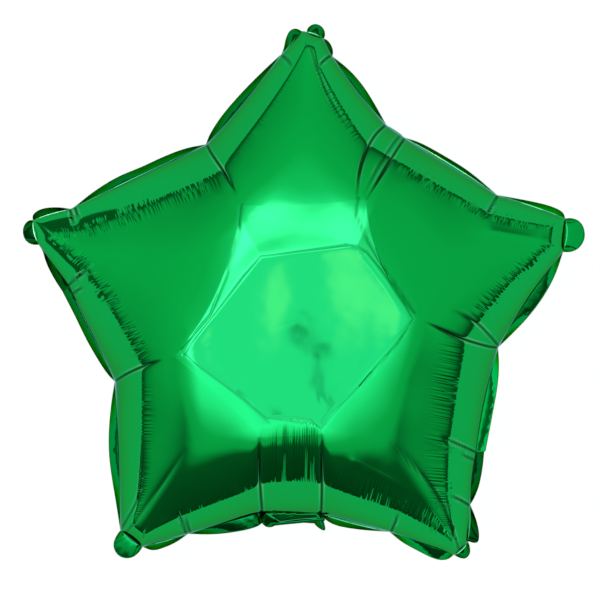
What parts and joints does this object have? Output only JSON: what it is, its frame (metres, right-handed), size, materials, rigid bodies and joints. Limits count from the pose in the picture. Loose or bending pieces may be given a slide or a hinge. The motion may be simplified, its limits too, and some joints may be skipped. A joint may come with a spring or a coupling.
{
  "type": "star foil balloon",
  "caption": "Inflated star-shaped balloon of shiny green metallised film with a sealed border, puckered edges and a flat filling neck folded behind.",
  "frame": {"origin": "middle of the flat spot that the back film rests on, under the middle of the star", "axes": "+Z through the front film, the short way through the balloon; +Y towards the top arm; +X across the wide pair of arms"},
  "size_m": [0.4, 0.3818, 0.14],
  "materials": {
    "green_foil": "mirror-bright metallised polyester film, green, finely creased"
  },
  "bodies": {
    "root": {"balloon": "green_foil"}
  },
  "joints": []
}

++++++++++

## Challenge
All of the data must be returned exactly.

## Finished exercise
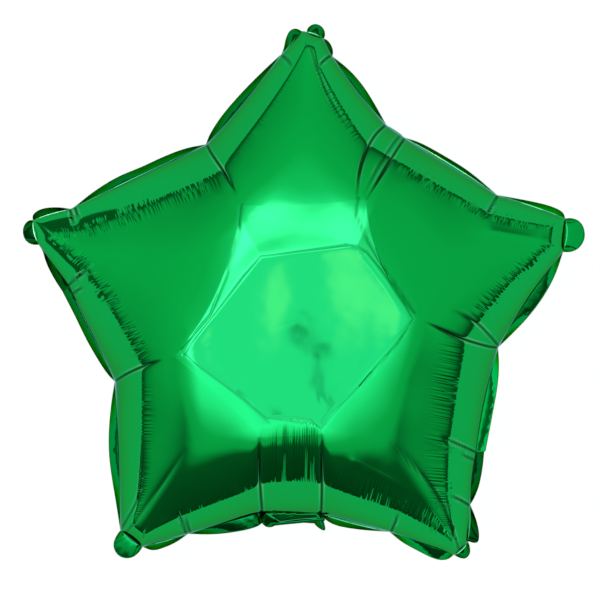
What parts and joints does this object have? Output only JSON: what it is, its frame (metres, right-handed), size, materials, rigid bodies and joints. Limits count from the pose in the picture. Loose or bending pieces may be given a slide or a hinge. The motion may be simplified, its limits too, and some joints may be skipped. A joint may come with a spring or a coupling.
{
  "type": "star foil balloon",
  "caption": "Inflated star-shaped balloon of shiny green metallised film with a sealed border, puckered edges and a flat filling neck folded behind.",
  "frame": {"origin": "middle of the flat spot that the back film rests on, under the middle of the star", "axes": "+Z through the front film, the short way through the balloon; +Y towards the top arm; +X across the wide pair of arms"},
  "size_m": [0.4, 0.3818, 0.14],
  "materials": {
    "green_foil": "mirror-bright metallised polyester film, green, finely creased"
  },
  "bodies": {
    "root": {"balloon": "green_foil"}
  },
  "joints": []
}